At the Skill Center in Sintet we were welcomed by teachers and students. We were there on several days and discussed with the agricultural teacher Lamin S. Jammeh and the coordinator Samba Sowe the irrigation situation of the fields of the agricultural school as well as the need for better sanitary facilities. On the subject of sustainable toilet systems, we also gave a lecture to the agricultural class. The toilets available there are in poor condition. With regard to the irrigation of the fields, the new, deeper borehole is active and thus enables the agricultural class to cultivate the fields. However, the irrigation system is not yet sufficient to allow irrigation of the entire area under cultivation. I was thrilled to see with what interest and commitment the teachers there were pursuing their work despite these difficulties.
The second week in Brufut was different. Brufut is much more urban and touristic. We visited the school and the Skill Center there. During our visit to the school, we gave lessons on the subject of the water cycle, as we had previously done at the school in Sintet. In a kind of role play each child took his place, either as a mountain or forest or lake or well or as one of many small water particles. We as well as children and teachers had a lot of fun. The school and the Skill Center had a very friendly atmosphere both towards us as their guests and between teachers and students.
Also in Brufut we saw more and got to know the life of the Gambians better. We visited the hospital in Brufut, which has a state of emergency in medicine and materials and also the problem that there is not sufficient system for the disposal of the partly infectious hospital garbage. Following this problem we visited the biggest garbage dump of the country in Bakothe, where we saw smouldering mountains of burning garbage and birds searching for food. These were impressions which were unusual for me as a German and sometimes difficult to classify.
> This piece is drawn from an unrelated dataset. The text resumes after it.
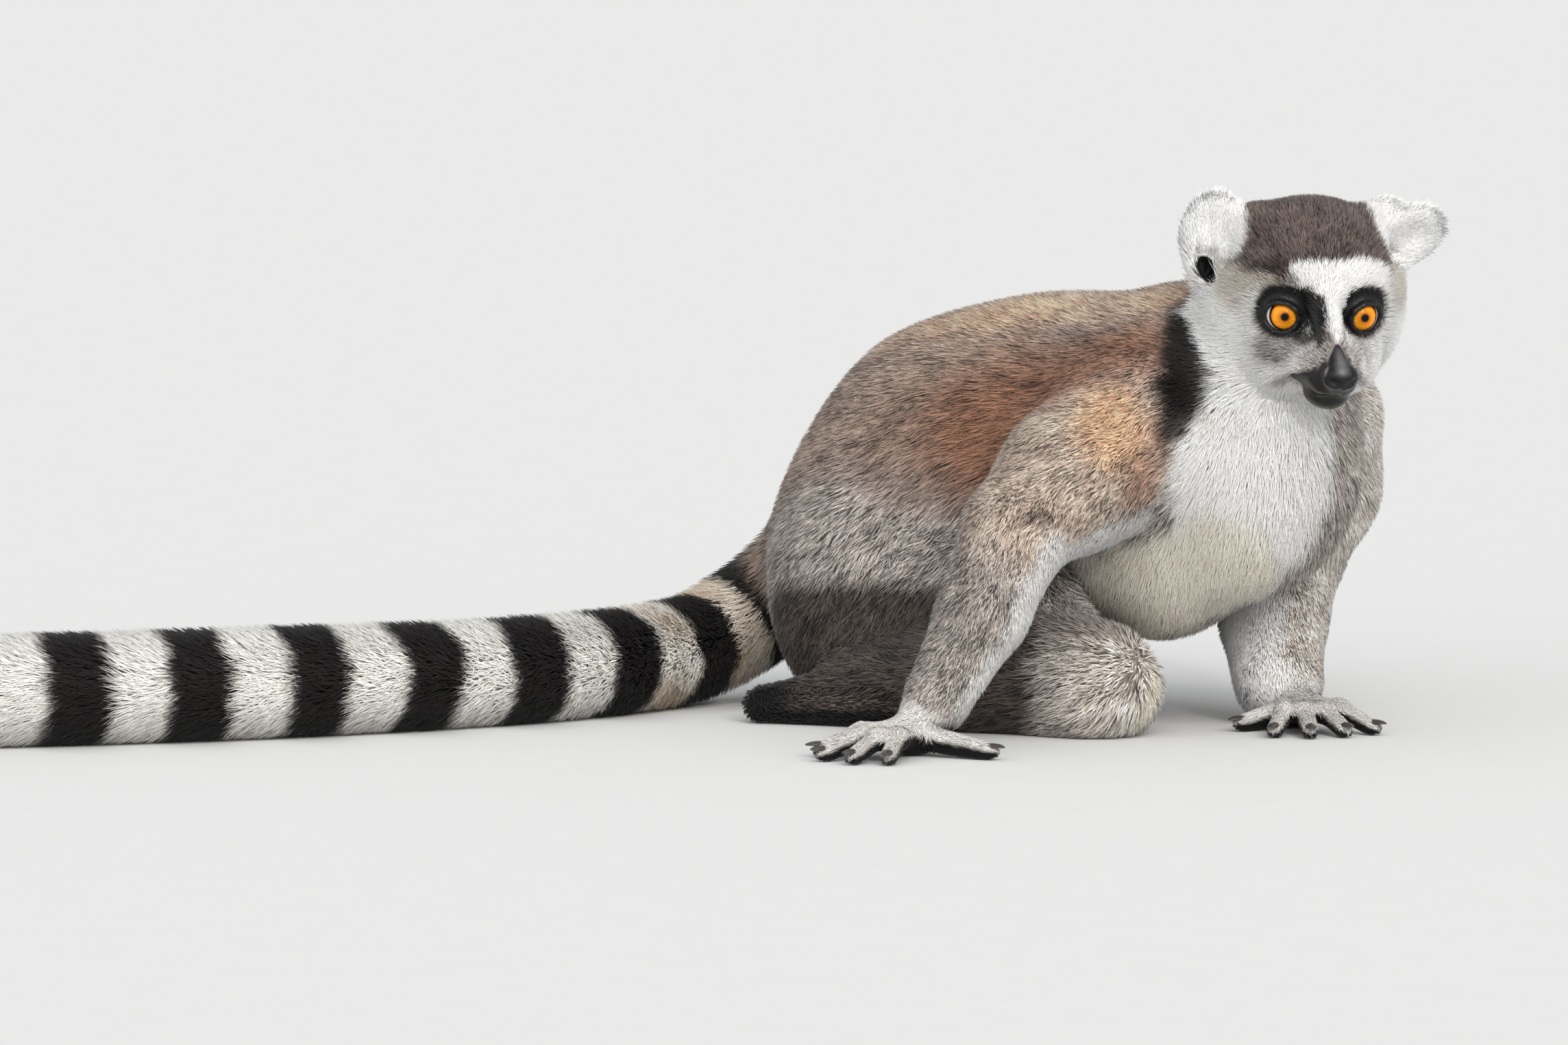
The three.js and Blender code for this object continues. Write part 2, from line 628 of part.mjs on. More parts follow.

After these two weeks in the diverse West African country, I returned to Germany with so many contrasting impressions that I had never collected in such a short time before. Rarely have I taken more of a journey with me in terms of understanding the world and gained such deep insights into a different way of life. It was a varied and inspiring stay, which will steer the cooperation of Socialis of The Gambia, Rotary and Technik ohne Grenzen in a meaningful direction.